Wednesday, July 21, 2010

THE NHL DOES SOMETHING SMART


The NHL rejected the Devils/Kovalchuk contract, determining that it was an effort to navigate around the salary cap. A player's cap number is determined by their average salary over the life of the contract. So Kovalchuk's 17 year, $102 million deal would result in a $6 million hit for the Devils. Not bad for a guy with 338 goals and 642 points in 621 games.

The problem is, $98.5 million of that deal was frontloaded into the first 11 years ($8.9 million per season). The remaining 6 years paid $550,000 a season, and served only to lower the overall cap hit. The idea was that Kovalchuk probably wouldn't be playing for $550k at that point. He'd either sign a new deal with the Devils, or with someone else, maybe even in the KHL. But the Devils would get a decade of production from Kovalchuk, and take a $6 million hit instead of a $9 million.

I'm glad the NHL stepped up and negated this deal. I think the NHL cap is too inflexible, with no wiggle room or exemptions for homegrown talent to stay with their original team. But this is the right thing for the NHL to do.

Source:
AP via Yahoo Sports

LATE NIGHT LOSS


Well you're not going to get much better than 6 innings and 3 runs out of Wakefield. But the Sox squandered that solid outing, as Ramon Ramirez took his 3rd loss of the season. Even though it was Bowden who yielded the walk-off single, it was Ramirez who put the guy on with 2 outs, then balked him into scoring position.

Ramirez has been subpar this season, with a 4.85 ERA to go along with his 0-3 record and 1.36 WHIP. He's getting $1.15 million to do that. Which for the Sox isn't a lot, but still: damn.

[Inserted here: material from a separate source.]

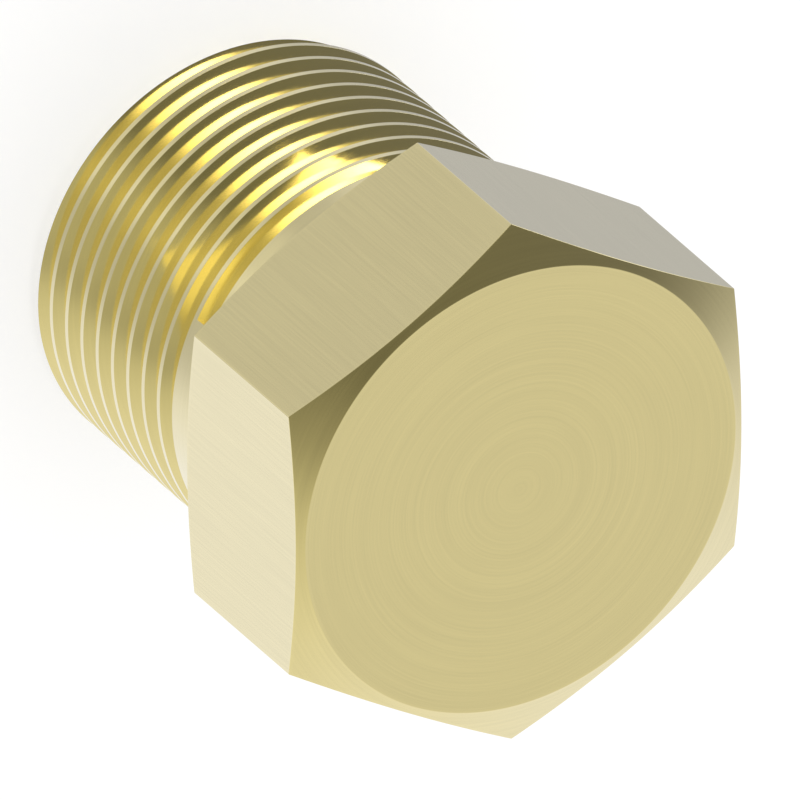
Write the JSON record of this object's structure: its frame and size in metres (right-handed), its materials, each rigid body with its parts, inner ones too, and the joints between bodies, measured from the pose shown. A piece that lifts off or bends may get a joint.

But it wasn't entirely his fault. If a guy like Okajima could go more than 0.1 inning, then maybe Ramirez doesn't even get into the game. If Ramirez has been subpar, Okajima has been nothing short of craptastic.

The A's are a .500 team, and nothing more. I know it's tough being on the West Coast, but the Sox simply need to do better against an average team like this. The Sox had chances, but didn't cash in after the 2nd. They left 12 men on base. They out-hit the A's 12 to 6, and drew the same number of walks. The Sox also hit 4 doubles compared to Oakland's 2. But the Sox couldn't do these things consecutively, or they did them all in the 2nd inning.

The Sox also lost a chance to gain ground in the AL East, as both New York and Tampa Bay lost.

Clay Buchholz makes his return this afternoon against 8-6 Gio Gonzalez.